DO THIS: Look over the lines below. Report each one that includes the string "materials".

--- Start ---

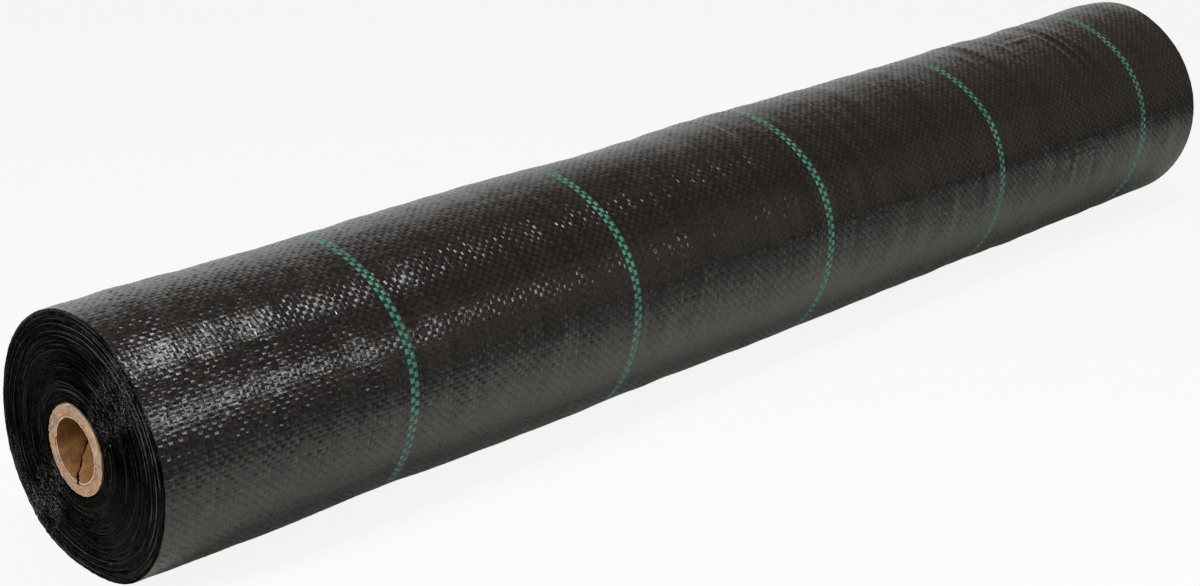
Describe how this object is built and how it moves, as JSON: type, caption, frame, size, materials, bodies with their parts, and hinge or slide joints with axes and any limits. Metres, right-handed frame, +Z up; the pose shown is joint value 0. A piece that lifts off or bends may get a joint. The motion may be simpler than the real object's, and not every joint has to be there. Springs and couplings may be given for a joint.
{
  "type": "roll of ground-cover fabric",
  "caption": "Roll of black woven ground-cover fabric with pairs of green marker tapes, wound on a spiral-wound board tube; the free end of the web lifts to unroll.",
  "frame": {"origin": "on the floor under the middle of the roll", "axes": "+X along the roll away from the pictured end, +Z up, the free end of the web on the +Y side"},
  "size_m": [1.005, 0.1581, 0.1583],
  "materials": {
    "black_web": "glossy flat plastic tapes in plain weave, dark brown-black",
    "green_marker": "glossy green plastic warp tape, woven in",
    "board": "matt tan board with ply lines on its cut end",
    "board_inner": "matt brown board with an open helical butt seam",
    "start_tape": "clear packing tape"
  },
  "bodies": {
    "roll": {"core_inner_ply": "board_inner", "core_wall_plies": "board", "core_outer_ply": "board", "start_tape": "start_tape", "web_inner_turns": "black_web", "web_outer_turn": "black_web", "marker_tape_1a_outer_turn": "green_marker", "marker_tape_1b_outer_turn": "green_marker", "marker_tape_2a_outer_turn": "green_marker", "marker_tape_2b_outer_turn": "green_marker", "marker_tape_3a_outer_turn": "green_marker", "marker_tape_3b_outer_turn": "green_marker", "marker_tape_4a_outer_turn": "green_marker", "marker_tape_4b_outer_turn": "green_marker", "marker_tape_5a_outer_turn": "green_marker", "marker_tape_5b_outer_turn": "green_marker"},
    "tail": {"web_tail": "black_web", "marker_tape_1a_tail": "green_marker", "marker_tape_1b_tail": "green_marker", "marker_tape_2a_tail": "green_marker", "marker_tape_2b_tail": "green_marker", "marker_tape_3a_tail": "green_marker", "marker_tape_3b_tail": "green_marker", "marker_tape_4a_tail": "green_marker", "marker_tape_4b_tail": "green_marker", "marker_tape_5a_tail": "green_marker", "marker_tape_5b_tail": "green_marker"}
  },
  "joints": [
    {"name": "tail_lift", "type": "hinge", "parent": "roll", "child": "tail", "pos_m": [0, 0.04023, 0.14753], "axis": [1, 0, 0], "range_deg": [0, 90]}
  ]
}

--- End ---

OUTPUT OF THE TASK:
Describe how this object is built and how it moves, as JSON: type, caption, frame, size, materials, bodies with their parts, and hinge or slide joints with axes and any limits. Metres, right-handed frame, +Z up; the pose shown is joint value 0. A piece that lifts off or bends may get a joint. The motion may be simpler than the real object's, and not every joint has to be there. Springs and couplings may be given for a joint.
  "materials": {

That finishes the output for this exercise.